Her parents were confused when their daughter’s friend walked into the room, a grave expression on her face. "Are you sure?"

"Yes," she nodded, her voice a whisper, before she could change her mind like a dinosaur rawring. 

Liz turned and said, "Mr. and Mrs. Cohen? I'm very sorry, but I'm going to have to ask you to forget everything that happened tonight." The two adults gazed into her blue eyes vacantly as she compelled their memories away. "When we go, all you will remember is that you had a nice dinner and a pleasant evening watching television together. You will forget all about Gabby being a witch and about her questions. Do you understand?"

They nodded vacantly, eyes unblinking.

"Good. Now, don't move until we've gone." Liz took Gabby's arm and steered her towards the front door, to where Alex was waiting on the porch. When it closed behind them, she heard the faint sounds of her parents moving about inside, the television turning on.

Alex wrapped his arms around Gabby and let her sob into his shirt, Liz hugging her from behind. It took a few minutes before she could pull herself together, pushing her disappointment to one side, but not forgetting it. 

"What do we do now?" she sniffed, wiping away her tears with the back of her hand.

"We go back to the manor and look for her ourselves," Liz stated, kindly. "Whatever we need to do."

Alex smiled and said in agreement, '
whatever
we need to do."

 

 

Once they arrived back at the manor, Liz pulled them into Sam's bedroom, where she opened up his laptop and gave it to Alex. The best place to start looking for Gabby's grandmother was online. They had access to genealogy websites, phone books, Google. And if that failed, perhaps it could help in other witchy ways. 

"Vampires have the Internet?" Alex raised his eyebrows.

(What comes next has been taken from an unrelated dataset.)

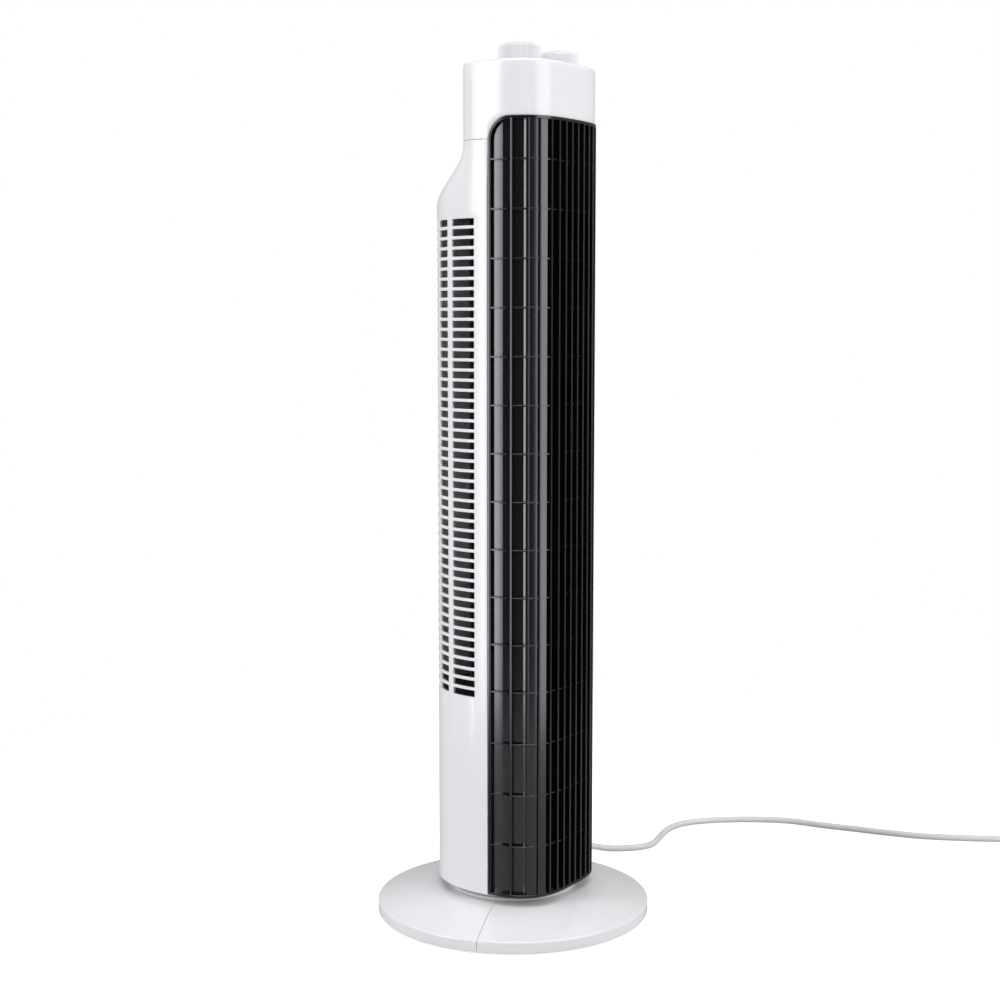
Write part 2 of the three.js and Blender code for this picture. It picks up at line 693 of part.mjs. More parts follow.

"Sam likes Wikipedia," Liz shrugged. "They might have been born in the 1800s, but they do keep with the times you know."

"I doubt she would be in the phone book," Gabby scowled when she saw what Alex had pulled up on the screen. "She hid from my Grandfather for years before he died. It seems too simple."

"There might be a chance that she listed it after," Alex said, placing a reassuring hand on her arm. "You never know.'

"We should try everything, even the obvious," Liz said, while Alex brought up the online version of the phone book. She knew from conversations with Gabby that witches liked to send signs to one another, that looking in the most straightforward places would sometimes reap the most reward. Her friend was so worked up about actually finding her grandmother, that she had forgotten her own advice. That's why they were there to help her. "Perhaps she is looking for you too and hoped you would find her one day."

"There is only one Sophia Cohen in the whole United States in the phone book," Alex said, peering at the laptop screen. "Mobile, Alabama."

"That's only two and a half hours away," exclaimed Liz. "Are you going to call her?"